¿Qué es lo que fascina de lxs asesinxs? Desde series como Mindhunter de David Fincher y True Detective, libros como Magnetizado de Carlos Busqued o Las chicas de Emma Cline, por nombrar solo unos pocos fenómenos, el buceo en las historias y mentalidades de ese tipo de criminales es uno de los rubros más frecuentado por ficciones que siempre ponen un pie en la realidad, ya sea desde lo documental o desde el “basado en hechos reales”. En nuestro país, el clan de los Puccio tuvo su serie, Historia de un clan, dirigida por Luis Ortega, y una película dirigida por Pablo Trapero y protagonizada por Guillermo Francella. El Petiso Orejudo, por su parte, está en el centro de un cuento de Mariana Enriquez en Las cosas que perdimos en el fuego. Quizás se trate de un espejo deformante en el que mirarnos o de algo tan simple como el atractivo de lo que se considera excepcional; la cuestión es que esta vez fue el turno de la historia de Carlos Robledo Puch, tomada como inspiración para la película El Ángel de Luis Ortega, que puede verse tanto como una manifestación más de esta avidez por las ficciones de asesinatos como una muestra de dónde están sus límites.
Si unx conoce más o menos la historia de Carlos Robledo Puch, condenado a cadena perpetua por once homicidios –dos de los cuales calificarían como femicidios en la actualidad, porque implicaron violaciones seguidas de asesinato–, es difícil imaginar tanta sordidez metida en una ficción donde también suenan canciones de Palito Ortega. Pero la película de Luis Ortega se desmarca casi por completo de las historias de asesinos, no incluye violaciones y le da muy poca relevancia a las muertes ejecutadas por su protagonista, Carlitos (Lorenzo Ferro) y su compañero Ramón Peralta (Chino Darín). Y en cambio hace del Robledo Puch ficcional una figura más cercana a la de los ladrones de la historia del cine que parecieron vivir bajo el lema de live fast, die young, como Billy the Kid o Bonnie y Clyde. En rigor de verdad Carlitos no muere al final de la película, pero simbólicamente sí, porque a El Ángel no le interesa su protagonista más que como una criatura en libertad, un adolescente desaforado subido a una ola de crímenes como un surfer. Y en el cuerpo de Lorenzo Ferro, un bebé de veinte años con una boca en puchero permanente y roja como una frutilla, ese período de locura adquiere una belleza que pocas veces vio el cine argentino. Empieza El Ángel, con Ferro bailando “El extraño de pelo largo” en una casa solitaria, en una versión retorcida y caprichosa de la canción de La joven guardia, personalísima, y unx sabe que está frente a algo nuevo.

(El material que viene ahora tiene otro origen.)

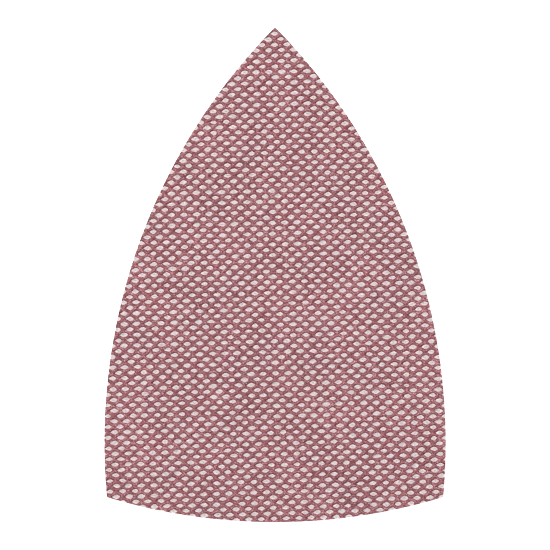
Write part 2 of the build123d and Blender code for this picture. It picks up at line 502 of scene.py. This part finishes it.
def make_coats():
    """The coated front in a few pieces, with a wall down from each edge that the die cut."""
    points, quads, on_cut, tone_and_painted_light = coat_surface()
    edges = open_edges(quads)
    edges = edges[on_cut[edges].all(1)]
    lower = points.copy()
    lower[:, 2] = NET_BACK + 0.02
    quads = np.vstack([quads, wall(edges, len(points))])
    # The walls' lower edge is darker, as painted shade at the foot of the cut.
    tone_and_painted_light = np.concatenate([tone_and_painted_light, np.full(len(points), 0.25)])
    points = np.vstack([points, lower])
    middle_y = points[quads][:, :, 1].mean(1)
    cuts = np.quantile(middle_y, np.linspace(0, 1, COAT_PIECES + 1))
    pieces = []
    for k in range(COAT_PIECES):
        chosen = (middle_y >= cuts[k]) & ((middle_y < cuts[k + 1]) | (k == COAT_PIECES - 1))
        p, q, (s,) = compact(points, quads[chosen], tone_and_painted_light)
        pieces.append(mesh_object(f"coated_front_{k + 1}", p, q, coat, {"tone_and_painted_light": s}))
    return pieces


# ---------------------------------------------------------------- the knitted ground and its inlay yarns
def make_ground():
    """The net's uncoated back, and its area in square metres."""
    flat, quads, ring_of = net_points(8, 3, GROUND_RINGS)
    quads = merged(flat, quads, ring_of == len(GROUND_RINGS) - 1)[:, ::-1]
    belly = np.clip(rim_distance(flat)[0] / SHOULDER, 0, 1)
    rough = 0.015 * rng.standard_normal(len(flat))
    z = np.clip(NET_BACK + 0.14 - 0.13 * np.sqrt(1 - (1 - belly) ** 2) + rough, 0.47, 0.72)
    plan, quads, _ = cut(warp(flat), quads)
    points, quads, _ = compact(np.column_stack([plan, z]), quads)
    corner = points[quads]
    d1, d2 = corner[:, 2] - corner[:, 0], corner[:, 3] - corner[:, 1]
    area = float(np.abs(d1[:, 0] * d2[:, 1] - d1[:, 1] * d2[:, 0]).sum() / 2) * MM * MM
    return mesh_object("knitted_ground", points, quads, ground_yarn), area


def make_inlays():
    """One thread behind each row of openings, weaving from wale to wale, cut at the outline."""
    s = np.arange(-60, 60.01, 0.38)
    point_parts, quad_parts, total = [], [], 0
    for row in ROWS:
        swing = INLAY_SWING * np.cos(pi * s / CELL_PITCH)
        plan = warp(row_start(row) + ALONG * s[:, None] + ACROSS * swing[:, None])
        line = np.column_stack([plan, INLAY_HEIGHT + 0.05 * np.cos(2 * pi * s / CELL_PITCH)])
        keep = inside(plan) > 0.1
        for run in np.split(np.arange(len(s)), np.flatnonzero(np.diff(keep.astype(int))) + 1):
            if keep[run[0]] and len(run) > 5:
                points, quads = tubes(line[run][None], INLAY_RADIUS, 5)
                point_parts.append(points)
                quad_parts.append(quads + total)
                total += len(points)
    return mesh_object("inlay_threads", np.vstack(point_parts), np.vstack(quad_parts), inlay_yarn)


# ---------------------------------------------------------------- the loop pile
def make_mat():
    """The pile's dense part: a thin uneven mat under the net."""
    reach_x, reach_y = WIDTH / 2 + 1, LENGTH / 2 + 1
    gx, gy = np.meshgrid(np.arange(-reach_x, reach_x, MAT_STEP), np.arange(-reach_y, reach_y, MAT_STEP))
    ids = np.arange(gx.size).reshape(gx.shape)
    quads = np.stack([ids[:-1, :-1], ids[:-1, 1:], ids[1:, 1:], ids[1:, :-1]], -1).reshape(-1, 4)
    plan = np.stack([gx.ravel(), gy.ravel()], -1)
    plan[:, 0] += 0.09 * rng.standard_normal(len(plan))
    plan[:, 1] += 0.09 * rng.standard_normal(len(plan))
    plan, quads, _ = cut(plan, quads)
    plan, quads, _ = compact(plan, quads)
    lumps = value_noise(plan, 0.8, 21) + 0.6 * rng.standard_normal(len(plan))
    upper = np.column_stack([plan, np.clip(0.42 + 0.03 * lumps, 0.36, 0.47)])
    lumps = value_noise(plan, 0.9, 22) + 0.7 * rng.standard_normal(len(plan))
    lower = np.column_stack([plan, np.clip(0.27 - 0.04 * lumps, 0.18, 0.33)])
    n = len(plan)
    points = np.vstack([upper, lower])
    quads = np.vstack([quads, quads[:, ::-1] + n, wall(open_edges(quads), n)])
    side_by_side = np.vstack([plan, plan + (WIDTH + 6, 0)])
    return mesh_object("loop_pile_mat", points, quads, pile_yarn, layout=side_by_side)


def make_tufts():
    """The pile swells up into each opening, between the strands that hold it down."""
    flat, _, _ = net_points(6, 2, (0.0,))
    flat = flat.reshape(count, 1, 16, 2)
    middle = (centres + eye_shift @ np.stack([ALONG, ACROSS]))[:, None, None, :]
    plan = np.concatenate([middle + (flat - middle) * size for size, _, _ in TUFT], 1).reshape(-1, 2)
    ids = np.arange(count * len(TUFT) * 16).reshape(count, len(TUFT), 16)
    a, b = ids[:, :-1], ids[:, 1:]
    quads = np.stack([b, a, np.roll(a, -1, 2), np.roll(b, -1, 2)], -1).reshape(-1, 4)
    # The last column greys the tuft's middle as painted shade.
    size, height, painted_hollow_shade = TUFT.T[:, None, :, None]
    z = height + 0.04 * size * rng.standard_normal(ids.shape)
    painted_hollow_shade = np.broadcast_to(painted_hollow_shade, ids.shape).ravel()
    plan, quads, _ = cut(warp(plan), quads)
    points, quads, (painted_hollow_shade,) = compact(np.column_stack([plan, z.ravel()]), quads, painted_hollow_shade)
    return mesh_object("loop_tufts", points, quads, pile_yarn, {"painted_hollow_shade": painted_hollow_shade})


def arcs(spread, turn, reach, bend, foot_z, rise):
    """Curved lines at random places near the openings, which rise from their feet, or hang from them."""
    n = len(turn)
    feet = warp(np.repeat(centres, n // count, 0) + np.clip(rng.normal(0, 1, (n, 2)), -1.6, 1.6) * spread)
    kept = (inside(feet) > 0.9) & (rng.random(n) < 0.9)
    t = np.linspace(-0.5, 0.5, 6)
    u, v = t * reach[:, None], bend[:, None] * (0.25 - t**2) * 4
    c, s = np.cos(turn)[:, None], np.sin(turn)[:, None]
    z = foot_z[:, None] + rise[:, None] * np.cos(pi * t)
    return np.stack([feet[:, :1] + c * u - s * v, feet[:, 1:] + s * u + c * v, z], -1)[kept]


def above_floor(points):
    points[:, 2] = np.maximum(points[:, 2], LOWEST)
    return points


def make_front_loops():
    """Loops of the pile that show in the openings, three in each."""
    n = 3 * count
    turn, reach, bend = rng.normal(0.35, 0.75, n), rng.uniform(0.45, 0.85, n), rng.normal(0, 0.10, n)
    foot_z, rise = rng.uniform(0.70, 0.76, n), rng.uniform(0.12, 0.22, n)
    lines = arcs((0.52, 0.26), turn, reach, bend, foot_z, rise)
    points, quads = tubes(lines, rng.uniform(0.050, 0.080, (len(lines), 1)))
    return mesh_object("front_loops", points, quads, pile_yarn)


def make_fibres():
    """Stray fibres that lie across the openings, two to each."""
    n = 2 * count
    turn, reach, bend = rng.uniform(0, pi, n), rng.uniform(0.5, 1.2, n), rng.normal(0, 0.22, n)
    lines = arcs((0.55, 0.28), turn, reach, bend, rng.uniform(0.86, 0.96, n), np.full(n, 0.05))
    points, quads = tubes(lines, rng.uniform(0.014, 0.028, (len(lines), 1)))
    return mesh_object("stray_fibres", points, quads, pile_yarn)


def make_long_loops():
    """The back's long loops: one from the stitch at each opening's left, and one from the strand above it."""
    place = np.where(np.tile([0, 1], count)[:, None] == 0, (-1.55, 0.02), (-0.35, 0.93))
    place = place + rng.standard_normal((2 * count, 2)) * (0.22, 0.10)
    feet = warp(np.repeat(centres, 2, 0) + place[:, :1] * ALONG + place[:, 1:] * ACROSS)
    feet = feet[(inside(feet) > 0.75) & (rng.random(len(feet)) < 0.85)]
    n = len(feet)
    turn = rng.normal(0.2, 0.75, n) + pi * rng.integers(0, 2, n)
    reach, drop = rng.uniform(0.30, 0.62, n), rng.uniform(0.40, 0.50, n)
    lean_x, lean_y = rng.normal(0, 0.16, n), rng.normal(0, 0.16, n)
    t = np.linspace(0, 1, 9)
    swell = np.sin(pi * t)
    u = (t - 0.5) * reach[:, None] - 0.10 * np.sin(2 * pi * t)
    x = feet[:, :1] + np.cos(turn)[:, None] * u + lean_x[:, None] * swell
    y = feet[:, 1:] + np.sin(turn)[:, None] * u + lean_y[:, None] * swell
    z = LOOP_TOP - drop[:, None] * swell**0.7
    points, quads = tubes(np.stack([x, y, z], -1), LONG_LOOP_RADIUS)
    return mesh_object("loop_pile_loops", above_floor(points), quads, pile_yarn)


def make_short_loops():
    """Smaller loops between the long ones, so that the back is covered."""
    n = 3 * count
    turn, reach, bend = rng.normal(0.2, 0.8, n), rng.uniform(0.35, 0.65, n), rng.normal(0, 0.12, n)
    foot_z, rise = rng.uniform(0.34, 0.38, n), rng.uniform(-0.28, -0.20, n)
    points, quads = tubes(arcs((1.1, 0.5), turn, reach, bend, foot_z, rise), SHORT_LOOP_RADIUS)
    return mesh_object("short_loops", above_floor(points), quads, pile_yarn)


# ---------------------------------------------------------------- the pieces, in the order of their draws
coats = make_coats()
ground, ground_area = make_ground()
inlays = make_inlays()
mat = make_mat()
tufts = make_tufts()
front_loops = make_front_loops()
fibres = make_fibres()
loops = make_long_loops()
short_loops = make_short_loops()

# ---------------------------------------------------------------- every piece under the root body, and the CAD parts hidden
for piece in coats:
    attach(piece, "root")
pile = (mat, tufts, front_loops, loops, short_loops, fibres)
yarns = ((ground, "ground_yarn"), (inlays, "ground_yarn"), *((piece, "pile_yarn") for piece in pile))
for piece, name in yarns:
    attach(piece, "root")
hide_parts("grain_coat", "resin_coat")
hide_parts("chain_yarns")
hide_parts("inlay_yarns")
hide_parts("loop_pile")


# ---------------------------------------------------------------- floor, light and camera
def make_floor(side=1.6):
    mesh = bpy.data.meshes.new("floor")
    corners = [(-side, -side, 0), (side, -side, 0), (side, side, 0), (-side, side, 0)]
    mesh.from_pydata(corners, [], [(0, 1, 2, 3)])
    floor = bpy.data.objects.new("floor", mesh)
    collection.objects.link(floor)
    floor.location.z = -0.0001
    m, _, _, bsdf = material("pale_floor")
    bsdf.inputs["Base Color"].default_value = (0.93, 0.93, 0.93, 1)
    bsdf.inputs["Roughness"].default_value = 0.9
    bsdf.inputs["Specular IOR Level"].default_value = 0.1
    bsdf.inputs["Emission Color"].default_value = (1, 1, 1, 1)
    bsdf.inputs["Emission Strength"].default_value = 0.20
    mesh.materials.append(m)


def area_light(name, place, size, power):
    data = bpy.data.lights.new(name, "AREA")
    data.shape = "DISK"
    data.size = size
    data.energy = power
    lamp = bpy.data.objects.new(name, data)
    collection.objects.link(lamp)
    lamp.location = place
    lamp.rotation_euler = Vector([-c for c in place]).to_track_quat("-Z", "Y").to_euler()


def make_camera(height=1.2, view_width=0.1692):
    """A camera straight above the sheet, whose picture is view_width across at the sheet's front."""
    data = bpy.data.cameras.new("camera")
    camera = bpy.data.objects.new("camera", data)
    collection.objects.link(camera)
    data.sensor_width = 36
    data.lens = 36 * (height - 0.0012) / view_width
    data.clip_start = 0.01
    camera.location = (0.0, 0.0, height)
    bpy.context.scene.camera = camera


make_floor()
world = bpy.data.worlds.new("studio")
bpy.context.scene.world = world
world.use_nodes = True
world.node_tree.nodes["Background"].inputs["Color"].default_value = (1, 1, 1, 1)
world.node_tree.nodes["Background"].inputs["Strength"].default_value = 0.92
area_light("key", (-0.50, 0.55, 0.85), 0.75, 10.5)
area_light("fill", (0.7, -0.4, 0.9), 0.9, 4.0)
make_camera()
bpy.context.scene.view_settings.view_transform = "Standard"
bpy.context.scene.cycles.filter_width = 1.15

Pero Ferro no está solo y es su pareja delictiva con Peralta, el personaje del Chino Darín, la que sostiene la película. Ortega puede ser errático y hacer que El Ángel pierda el ritmo por momentos, pero Ferro y Darín, la tensión entre ellos, la intimidad de criminales que en el fondo son pendejos compartiendo un cuarto de hotel (y una escena brillante, entre otras, donde se representa con joyas en el pubis el preciosismo y erotismo con que la película imagina a sus ladrones), es un botín de lo más deseable. Sobre todo teniendo en cuenta que en el cine argentino ese tipo de imágenes escasea, y mucho. En la ficción de Luis Ortega, Robledo Puch es un pichón de artista, un diamante en bruto, que recorre casas vacías como si lo atrajeran esos otros mundos posibles que representan por cuestiones puramente estéticas. No le interesa la plata pero sí la aventura, y vive tan en estado salvaje que nunca llega a articular, pensar, esa preferencia por los cuadros en lugar de la guita, por la aventura antes que por la ganancia. Aunque se puede ver, en la caída que representa en el relato el ingreso de Peter Lanzani como nuevo cómplice, que el sentido de todo estaba atado a la masculinidad elegante de Ramón Peralta, su delicadeza y esa sensación de posibilidad que se abría cuando se hacía chupar la pija o se dejaba desnudar por Carlitos. Él y Peralta son la pareja queer más excitante que se vio en mucho tiempo.